Analytical and bioanalytical chemistry 387 (2007), Nr.5, S.1907-1919
ISSN: 1618-2642 (Print)
ISSN: 1618-2650 (Online)
Fraunhofer WKI ()
micro chamber; thermal desorption; indoor air; material emission; industrial quality control; emissions screening

Emission test chambers or cells are used to determine organic vapour emissions from construction products under controlled conditions. Polymeric car trim component emissions are typically evaluated using direct thermal desorption/extraction. The Microchamber/Thermal Extractor (mu-CTE, Markes International) was developed to provide both a complementary tool for rapid screening of volatile organic compound (VOC) emissions-suitable for industrial quality control-and a means for thermal extraction of larger, more representative samples of car trim components. To determine the degree of correlation between conventional emission test methods and the microchamber, experiments were carried out under different conditions of temperature, air change rate and sample conditioning time. Good quantitative and qualitative correlation was obtained for measurements at ambient temperature.
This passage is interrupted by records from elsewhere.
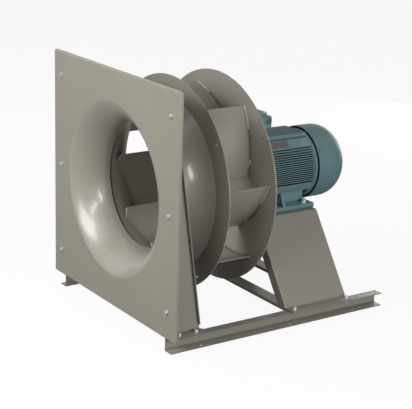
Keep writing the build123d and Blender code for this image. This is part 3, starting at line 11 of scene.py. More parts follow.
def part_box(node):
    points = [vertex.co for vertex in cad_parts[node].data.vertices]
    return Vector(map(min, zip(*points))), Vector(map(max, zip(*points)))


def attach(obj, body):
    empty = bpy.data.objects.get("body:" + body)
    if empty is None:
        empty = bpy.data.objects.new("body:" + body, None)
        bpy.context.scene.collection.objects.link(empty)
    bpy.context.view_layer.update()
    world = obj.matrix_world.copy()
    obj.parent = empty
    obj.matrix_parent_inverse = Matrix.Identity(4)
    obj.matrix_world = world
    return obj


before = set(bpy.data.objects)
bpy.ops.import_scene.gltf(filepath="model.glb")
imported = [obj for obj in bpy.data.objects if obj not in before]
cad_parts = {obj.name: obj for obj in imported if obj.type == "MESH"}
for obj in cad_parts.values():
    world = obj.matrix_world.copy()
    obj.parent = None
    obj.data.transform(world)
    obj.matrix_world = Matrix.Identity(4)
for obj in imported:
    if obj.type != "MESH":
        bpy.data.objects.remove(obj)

LOG = logging.getLogger("plug_fan")

# The two bodies of the record
FIXED = "frame"
TURNING = "rotor"

# Height of the shaft, a millimetre, front of the panel and rear end of the inlet ring, in metres
AXIS_Z = 0.446
MM = 0.001
PANEL_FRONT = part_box("inlet_panel")[0][1]
CONE_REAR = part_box("inlet_cone")[1][1]

# How far past the inlet ring the painted shadow of the running gap reaches, in metres
SHADOW_PAST_CONE = 0.0075

# Points of a new piece that lie closer than this are made one, in metres
MERGE_DISTANCE = 1e-6

# Values that node inputs start from
ORIGIN = (0.0, 0.0, 0.0)
MID_GREY = (0.3, 0.3, 0.3, 1.0)
WHITE = (1.0, 1.0, 1.0, 1.0)
RGBA_PARTS = 4

Colour = tuple[float, float, float]
Span = tuple[float, float]


# Node tree helpers

class Socket(Enum):
    """Kinds of socket that a node group takes and gives."""

    VALUE = "NodeSocketFloat"
    COLOUR = "NodeSocketColor"
    VECTOR = "NodeSocketVector"


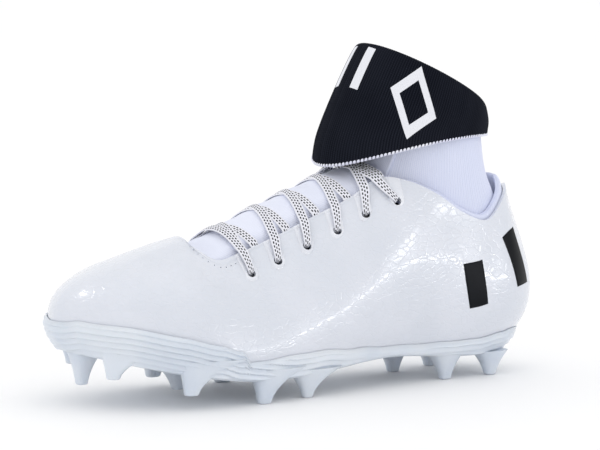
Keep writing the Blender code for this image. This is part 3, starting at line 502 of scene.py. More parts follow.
def lace_bed(row, across):
    """The surface that the laces lie on, from 1 at the lateral eyelets over the tongue to -1."""
    side = 1 if across > 0 else -1
    place = on_side(row, side)
    if abs(across) > BED_EDGE:
        reach = (abs(across) - BED_EDGE) / (1 - BED_EDGE) * EYELET_DROP
        t = level_below(place, reach, 0.004)
        return wall_point(place, t), wall_normal(place, t)
    share = across / BED_EDGE
    spot = throat_arch(row, share, 0.0)
    lift = LACE_CROWN * (1 - share * share)
    ahead = throat_arch(row, min(1.0, share + 0.05), 0.0)
    behind = throat_arch(row, max(-1.0, share - 0.05), 0.0)
    along = throat_arch(row - 0.1, share, 0.0) - throat_arch(row + 0.1, share, 0.0)
    out = along.cross(ahead - behind).normalized()
    if out.z < 0:
        out = -out
    return spot + out * lift, out


ORIGIN = Vector((-0.14367425, -0.0003751386, 0.0))  # what moves the middle of the shoe's plan to the origin
SHIFT = np.array(ORIGIN)


# Meshes from grids of points


def unit(vectors):
    return vectors / np.maximum(np.linalg.norm(vectors, axis=-1, keepdims=True), 1e-12)


def normals_of(grid, round_rows=False, round_columns=False):
    """Unit normals of a grid of points, by differences along its rows and columns."""

    def slopes(axis, closed):
        return np.roll(grid, -1, axis) - np.roll(grid, 1, axis) if closed else np.gradient(grid, axis=axis)

    return unit(np.cross(slopes(1, round_columns), slopes(0, round_rows)))


def placed(name, data):
    """A new object, in the scene."""
    thing = bpy.data.objects.new(name, data)
    bpy.context.scene.collection.objects.link(thing)
    return thing


def new_piece(
    name, points, faces, finishes, slot_name, replaces=(), uv=None, which=None, smooth=38, wraps=False
):
    """A visible piece: its mesh, its finishes, its body and the CAD nodes that it stands for.

    Where flat coordinates wrap round, the quads across the join run on past the last value."""
    mesh = bpy.data.meshes.new(name)
    mesh.from_pydata((np.asarray(points) + SHIFT).tolist(), [], faces)
    if uv is not None:
        corners = np.empty(len(mesh.loops), dtype=np.int64)
        mesh.loops.foreach_get("vertex_index", corners)
        flat = np.array(uv, dtype=np.float64)[corners]
        if wraps:
            quads = flat[:, 1].reshape(-1, 4)
            levels = np.unique(quads)
            turn = levels[-1] + levels[1] - levels[0]
            flat[:, 1] += turn * (quads.max(axis=1, keepdims=True) - quads > turn / 2).ravel()
        mesh.uv_layers.new(name="flat").data.foreach_set("uv", flat.astype(np.float32).ravel())
    for finish in finishes:
        mesh.materials.append(finish)
    if which is not None:
        mesh.polygons.foreach_set("material_index", np.asarray(which, dtype=np.int32))
    mesh.shade_smooth()
    if smooth:
        mesh.set_sharp_from_angle(angle=math.radians(smooth))
    piece = placed(name, mesh)
    if slot_name:
        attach(piece, "root")
        if replaces:
            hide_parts(*replaces)
    return piece


def sheets(rows, columns, spots):
    """Two grids of points, one behind the other: spots(v, u) gives both, for shares v and u of the grid."""
    pairs = [[spots(i / (rows - 1), j / (columns - 1)) for j in range(columns)] for i in range(rows)]
    pairs = np.array(pairs)
    return pairs[:, :, 0], pairs[:, :, 1]


def shell_piece(
    name, front, back, finishes, slot_name, rounds=(False, False), sealed=(), uv=None, back_finish=0, **rest
):
    """A closed skin between two equal grids; rounds says which ways the grids close on themselves.

    No rim is made between two sealed points, because they meet their mirror images.
    """
    near = grid_faces(*front.shape[:2], *rounds)
    step = front.shape[0] * front.shape[1]
    edges = {edge: None for face in near for edge in zip(face, face[1:] + face[:1])}
    far = [tuple(step + corner for corner in reversed(face)) for face in near]
    open_edges = [(a, b) for a, b in edges if (b, a) not in edges and not (a in sealed and b in sealed)]
    rim = [(b, a, a + step, b + step) for a, b in open_edges]
    points = np.concatenate([front.reshape(-1, 3), back.reshape(-1, 3)])
    flat = None if uv is None else np.concatenate([uv.reshape(-1, 2)] * 2)
    which = [0] * len(near) + [back_finish] * (len(far) + len(rim))
    return new_piece(name, points, near + far + rim, finishes, slot_name, uv=flat, which=which, **rest)


def arc_lengths(grid, axis):
    """Distance walked along an axis of a grid or a line, from its first point."""
    steps = np.linalg.norm(np.diff(grid, axis=axis), axis=-1)
    zero = np.zeros_like(np.take(steps, [0], axis=axis))
    return np.concatenate([zero, np.cumsum(steps, axis=axis)], axis=axis)


def combine(piece, others, operation):
    """Cuts closed solids out of a piece, or joins them to it, for good."""
    for other in others:
        modifier = piece.modifiers.new("combine", "BOOLEAN")
        modifier.operation = operation
        modifier.solver = "MANIFOLD"
        modifier.object = other
    graph = bpy.context.evaluated_depsgraph_get()
    graph.update()
    done = bpy.data.meshes.new_from_object(piece.evaluated_get(graph), depsgraph=graph)
    piece.modifiers.clear()
    piece.data = done
    for other in others:
        bpy.data.objects.remove(other, do_unlink=True)


def outward(piece):
    """Joins the points that coincide and turns the faces outward."""
    shape = bmesh.new()
    shape.from_mesh(piece.data)
    bmesh.ops.remove_doubles(shape, verts=shape.verts, dist=0.000002)
    bmesh.ops.recalc_face_normals(shape, faces=shape.faces)
    shape.to_mesh(piece.data)
    shape.free()
    return piece


# Finishes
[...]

Moreover, it was shown that ambient-temperature emissions data collected using the mu-CTE as rapidly as possible-i.e. with minimal or no sample conditioning time-nevertheless provided a reliable guide as to how well that material would perform in subsequent 3-day chamber tests of VOC emissions. The parameters found to have the greatest influence on data correlation for experiments carried out at elevated temperatures were the sample mass (for bulk emissions testing) and the conditioning time. The results also showed that, within the constraints of inherent sample homogeneity, the mu-CTE gave reproducible emissions data, despite its small sample size/capacity relative to that of conventional chambers. Preliminary results of modelling the air flow within a microchamber using computational fluid dynamics showed a high degree of turbulent flow and two potential areas of still air which could cause sink effects. However, the experimental data reported here and in previous studies showed enhanced recovery of semivolatile components from the mu-CTE relative to a recovery from a 1 m(3) conventional chamber. This indicates that if these areas of relatively still air are present within the microchamber, they do not appear to be significant in practice.